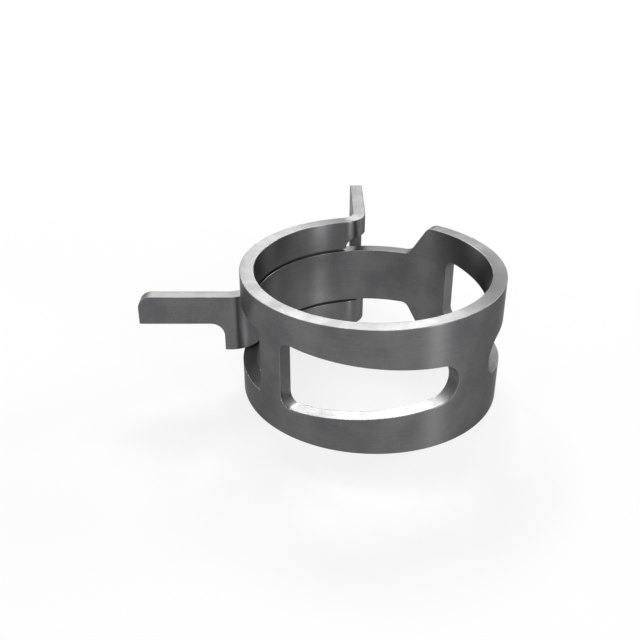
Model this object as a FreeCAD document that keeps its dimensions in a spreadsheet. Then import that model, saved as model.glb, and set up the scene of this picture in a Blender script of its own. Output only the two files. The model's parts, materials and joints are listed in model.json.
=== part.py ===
"""A spring band hose clamp: one strip of spring steel, stamped flat, rolled into a ring and bent.

One end of the strip is a narrow tongue, the other a fork whose slot the tongue passes through. Each end
turns outwards into a tang. Squeezing the tangs together opens the ring, and let go it grips the hose.

Millimetres and degrees. Z is the axis of the bore and z = 0 is the lower edge of the band. The tongue's
tang points along -X with its front face in the plane Y = 0, and the fork's tang points along +Y with its
outer face in the plane X = 0. The middle of the body faces away from both, at 315 degrees.
"""
import FreeCAD, Part
import math
import os
import Sketcher
from FreeCAD import Base, Placement, Rotation, Vector

NODE = "spring_band"

# Driving sizes of the clamp, in millimetres and degrees.
SIZES = (
    ("bore_diameter", 21.5, "inside of the ring when nothing squeezes it"),
    ("sheet_thickness", 1.3, "strip of spring steel"),
    ("band_width", 12.0, "full width of the strip, along the bore"),
    ("body_half_angle", 100.9, "from the middle of the body to the slot's end, and to the shoulder's start"),
    ("centre_column_width", 4.06, "left between the two windows, along the strip"),
    ("side_column_width", 2.63, "left outside each window, along the strip"),
    ("window_height", 6.5, "at the wide end of each window"),
    ("window_end_radius", 1.9, "round narrow end of each window"),
    ("window_corner_radius", 0.95, "corners of the wide end"),
    ("tongue_width", 5.6, "narrow end of the strip"),
    ("shoulder_slope", 57.0, "from the strip's edge down to the tongue"),
    ("shoulder_radius", 1.0, "both curves of each shoulder"),
    ("slot_clearance", 0.3, "between the tongue and each arm of the fork"),
    ("slot_corner_radius", 0.3, "blind end of the fork's slot"),
    ("bend_radius", 1.5, "inside of the bend from the ring into each tang"),
    ("tongue_tang_length", 9.66, "from the outside of the ring to the tip"),
    ("handle_height", 2.8, "part of the tongue's tang that reaches out"),
    ("handle_root_flat", 0.5, "full height of the tongue's tang past its bend"),
    ("handle_fillet", 1.25, "between the root and the underside of the handle"),
    ("fork_tang_length", 10.7, "from the outside of the ring to the tip"),
    ("fork_bar_width", 3.25, "cross bar that closes the fork at its tip"),
    ("eye_rise", 0.95, "how far the eye's upper edge stands above the slot's"),
    ("eye_corner_radius", 0.8, "corners of the eye"),
    ("eye_lead", 0.1, "full height of the eye, past its first corner, before the tang's plate"),
    ("tang_corner_radius", 1.2, "outer corners of the tangs"),
)

# Sizes that follow from the driving ones, as expressions that the sketches are bound to.
INNER_RADIUS = "(Sizes.bore_diameter / 2)"
OUTER_RADIUS = f"({INNER_RADIUS} + Sizes.sheet_thickness)"
NEUTRAL_RADIUS = f"({INNER_RADIUS} + Sizes.sheet_thickness / 2)"
MID_HEIGHT = "(Sizes.band_width / 2)"
TONGUE_LOW = "((Sizes.band_width - Sizes.tongue_width) / 2)"
TONGUE_HIGH = "((Sizes.band_width + Sizes.tongue_width) / 2)"
SLOT_LOW = f"({TONGUE_LOW} - Sizes.slot_clearance)"
SLOT_HIGH = f"({TONGUE_HIGH} + Sizes.slot_clearance)"
EYE_HIGH = f"({SLOT_HIGH} + Sizes.eye_rise)"
EYE_START = "(Sizes.sheet_thickness + Sizes.eye_lead + Sizes.eye_corner_radius)"
TONGUE_REACH = f"({OUTER_RADIUS} + Sizes.tongue_tang_length)"
FORK_REACH = f"({OUTER_RADIUS} + Sizes.fork_tang_length)"

# The bend's centre lies off the tang's face by its outer radius, and off the ring by its inner one.
BEND_OFFSET = "(Sizes.sheet_thickness + Sizes.bend_radius)"
BEND_REACH = f"(sqrt(({OUTER_RADIUS} + Sizes.bend_radius)^2 - {BEND_OFFSET}^2))"
BEND_ANGLE = f"(asin({BEND_OFFSET} / ({OUTER_RADIUS} + Sizes.bend_radius)) / 1 deg)"

# Lengths along the strip run from the middle of the body.
BODY_END = f"(Sizes.body_half_angle * pi / 180 * {NEUTRAL_RADIUS})"
FORK_JOIN = f"({BODY_END} - Sizes.side_column_width / 2)"
SHOULDER_FOOT = f"({BODY_END} + {TONGUE_LOW} / tan(Sizes.shoulder_slope))"
TONGUE_JOIN = f"({SHOULDER_FOOT} + Sizes.shoulder_radius)"

# The middle of the body stands 45 degrees short of +X, and the two tangs are mirrored about its line.
MIDDLE_ANGLE = 45
CUT_MARGIN = 1.0
SLOT_OVERLAP_ANGLE = 2
CURVE_POINTS = 25
TOLERANCE = 0.001
VOLUME_TOLERANCE = 0.5

# Points of a sketch's geometry, and its axes, by the numbers that constraints use.
START, END, CENTRE = 1, 2, 3
ORIGIN = (-1, 1)
AXES = {"X": -2, "Y": -1}


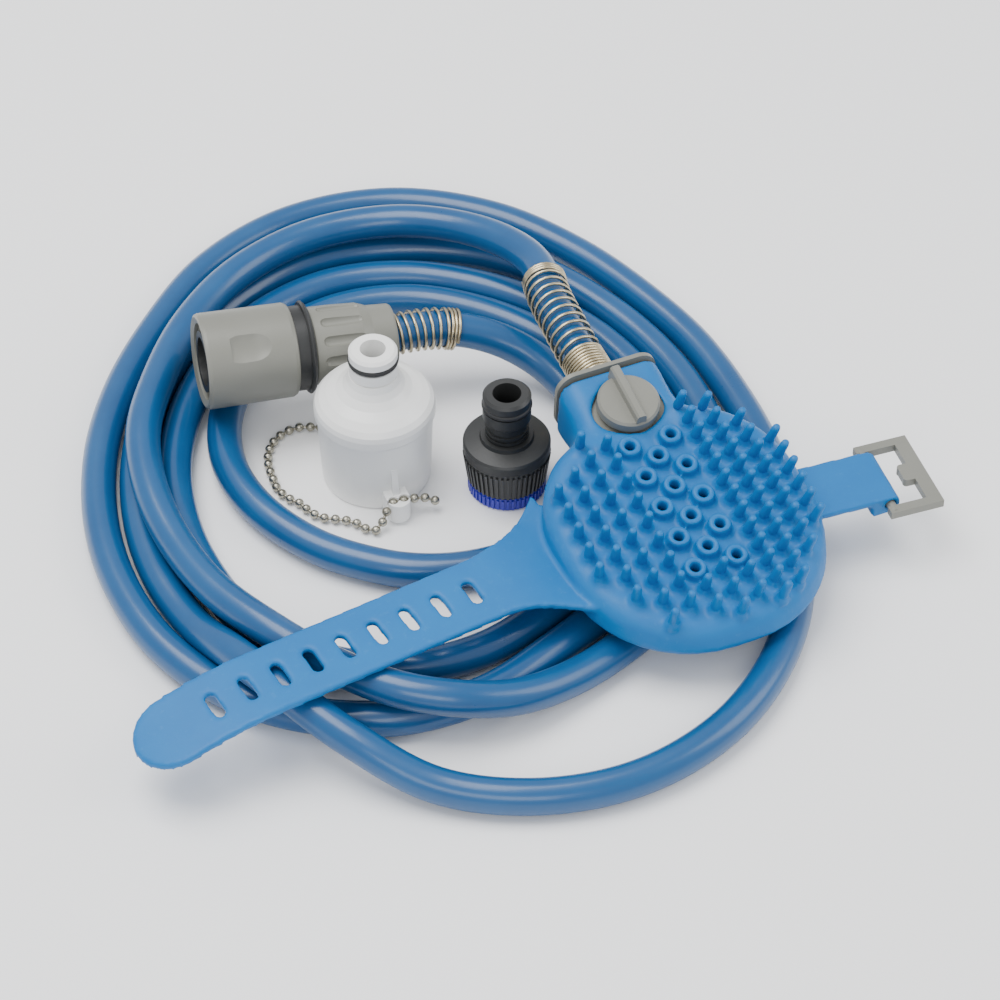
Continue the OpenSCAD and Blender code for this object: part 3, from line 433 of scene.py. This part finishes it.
def turnedShape(name, profile):
    # extruded ring by ring from a disc, and closed with a small flat end
    bpy.ops.object.select_all(action="DESELECT")
    bpy.ops.mesh.primitive_circle_add(vertices=cover["bristleSides"], radius=profile[0][0], fill_type="NGON",
                                      location=(0, 0, 0))
    shape = bpy.context.object
    shape.name = name
    bpy.ops.object.mode_set(mode="EDIT")
    bpy.ops.transform.translate(value=(0, 0, profile[0][1]))
    for (r0, z0), (r1, z1) in zip(profile, profile[1:]):
        bpy.ops.mesh.extrude_region_move(TRANSFORM_OT_translate={"value": (0, 0, z1 - z0)})
        bpy.ops.transform.resize(value=(r1 / r0, r1 / r0, 1))
    bpy.ops.mesh.select_all(action="SELECT")
    bpy.ops.mesh.normals_make_consistent(inside=False)
    bpy.ops.object.mode_set(mode="OBJECT")
    return shape


def plantAndJoin(skin, shape, face):
    # a leaning copy at every bristle's place, all joined to the skin
    pieces = [skin]
    for x, y in bristlePlaces():
        copy = shape.copy()
        copy.data = shape.data.copy()
        bpy.context.collection.objects.link(copy)
        for point in copy.data.vertices:
            height = point.co.z
            point.co = face @ Vector((point.co.x + x + leanAt(x) * max(0, height), point.co.y + y, height))
        pieces.append(copy)
    bpy.data.objects.remove(shape)
    startAlone(skin)
    for piece in pieces:
        piece.select_set(True)
    bpy.ops.object.join()


def makeCover():
    # the moulding with its bristles grown anew: feet melted into the skin, then the leaning fingers
    face = faceFrame()
    toFace = face.inverted()
    skin = frame["nodes"]["silicone_cover"].copy()
    skin.data = skin.data.copy()
    skin.name = "siliconeCover"
    bpy.context.collection.objects.link(skin)
    startAlone(skin)
    bpy.ops.object.mode_set(mode="EDIT")
    bpy.ops.mesh.select_all(action="SELECT")
    bpy.ops.mesh.remove_doubles(threshold=cover["weld"])
    bpy.ops.object.mode_set(mode="OBJECT")
    rings = ringPlaces()
    for point in skin.data.vertices:
        spot = toFace @ point.co
        onRing = min(math.hypot(spot.x - a, spot.y - b) for a, b in rings) < cover["ringRadius"]
        if spot.z > cover["levelAbove"] and not onRing and abs(spot.x) < cover["halfWidth"]:
            spot.z = cover["levelTo"]
            point.co = face @ spot
    plantAndJoin(skin, turnedShape("foot", cover["foot"]), face)
    remesh = skin.modifiers.new("remesh", "REMESH")
    remesh.mode, remesh.voxel_size, remesh.use_smooth_shade = "VOXEL", cover["voxel"], True
    bpy.ops.object.modifier_apply(modifier="remesh")
    soften = skin.modifiers.new("soften", "SMOOTH")
    soften.factor, soften.iterations = 0.5, cover["softening"]
    bpy.ops.object.modifier_apply(modifier="soften")
    # fillet where the neck runs into the pad
    across, along, reach, rounds = cover["shoulder"]
    fillet = skin.vertex_groups.new(name="shoulder")
    toPad = sprayerFrame().inverted()
    for point in skin.data.vertices:
        spot = toPad @ point.co
        away = math.hypot(abs(spot.x) - across, spot.y - along) / reach
        if away < 1:
            fillet.add([point.index], (1 - away * away) ** 2, "REPLACE")
    blend = skin.modifiers.new("blend", "SMOOTH")
    blend.factor, blend.iterations, blend.vertex_group = 0.5, rounds, "shoulder"
    bpy.ops.object.modifier_apply(modifier="blend")
    plantAndJoin(skin, turnedShape("finger", cover["finger"]), face)
    skin.data.materials.clear()
    skin.data.materials.append(finishes["silicone"])
    bpy.ops.object.shade_smooth()
    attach(skin, cover["body"])
    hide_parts("silicone_cover")
    return skin


skin = makeCover()
print("silicone cover made,", len(skin.data.polygons), "faces,", len(bristlePlaces()), "bristles")

stage = {
    "floor": 6, "floorLevel": -0.0002, "shade": colour(246, 246, 246),
    "sky": (0.92, 0.94, 0.97, 1), "skyStrength": 0.95,
    # name, place, width and length, power
    "lamps": [("topSoftbox", (-0.35, 0.35, 1.5), (1.1, 1.1), 28), ("sideSoftbox", (1.2, -0.5, 0.9), (0.7, 1.0), 8),
              ("frontSoftbox", (-0.7, -1.3, 1.1), (1.0, 0.6), 8)],
}


def layFloor():
    bpy.ops.object.select_all(action="DESELECT")
    bpy.ops.mesh.primitive_plane_add(size=stage["floor"], location=(0, 0, stage["floorLevel"]))
    floor = bpy.context.object
    floor.name = "paleFloor"
    f = Finish("paleFloor")
    floor.data.materials.append(f.set(Base_Color=stage["shade"], Roughness=0.6))


def hangLight(name, place, size, energy):
    bpy.ops.object.light_add(type="AREA", location=place)
    lamp = bpy.context.object
    lamp.name = name
    lamp.data.shape = "RECTANGLE"
    lamp.data.size, lamp.data.size_y = size
    lamp.data.energy = energy
    lamp.rotation_euler = (Vector((0, 0, 0)) - Vector(place)).to_track_quat("-Z", "Y").to_euler()


layFloor()
for lamp in stage["lamps"]:
    hangLight(*lamp)
sky = bpy.data.worlds.new("paleRoom")
sky.use_nodes = True
sky.node_tree.nodes["Background"].inputs["Color"].default_value = stage["sky"]
sky.node_tree.nodes["Background"].inputs["Strength"].default_value = stage["skyStrength"]
bpy.context.scene.world = sky
print("stage lit")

*Task to complete*
Starting with the line with "Continue the OpenSCAD" and ending with the line with "bpy.ops.object.join()", extract every line exactly and nothing outside that span.

*Reply*
Continue the OpenSCAD and Blender code for this object: part 3, from line 433 of scene.py. This part finishes it.
def turnedShape(name, profile):
    # extruded ring by ring from a disc, and closed with a small flat end
    bpy.ops.object.select_all(action="DESELECT")
    bpy.ops.mesh.primitive_circle_add(vertices=cover["bristleSides"], radius=profile[0][0], fill_type="NGON",
                                      location=(0, 0, 0))
    shape = bpy.context.object
    shape.name = name
    bpy.ops.object.mode_set(mode="EDIT")
    bpy.ops.transform.translate(value=(0, 0, profile[0][1]))
    for (r0, z0), (r1, z1) in zip(profile, profile[1:]):
        bpy.ops.mesh.extrude_region_move(TRANSFORM_OT_translate={"value": (0, 0, z1 - z0)})
        bpy.ops.transform.resize(value=(r1 / r0, r1 / r0, 1))
    bpy.ops.mesh.select_all(action="SELECT")
    bpy.ops.mesh.normals_make_consistent(inside=False)
    bpy.ops.object.mode_set(mode="OBJECT")
    return shape


def plantAndJoin(skin, shape, face):
    # a leaning copy at every bristle's place, all joined to the skin
    pieces = [skin]
    for x, y in bristlePlaces():
        copy = shape.copy()
        copy.data = shape.data.copy()
        bpy.context.collection.objects.link(copy)
        for point in copy.data.vertices:
            height = point.co.z
            point.co = face @ Vector((point.co.x + x + leanAt(x) * max(0, height), point.co.y + y, height))
        pieces.append(copy)
    bpy.data.objects.remove(shape)
    startAlone(skin)
    for piece in pieces:
        piece.select_set(True)
    bpy.ops.object.join()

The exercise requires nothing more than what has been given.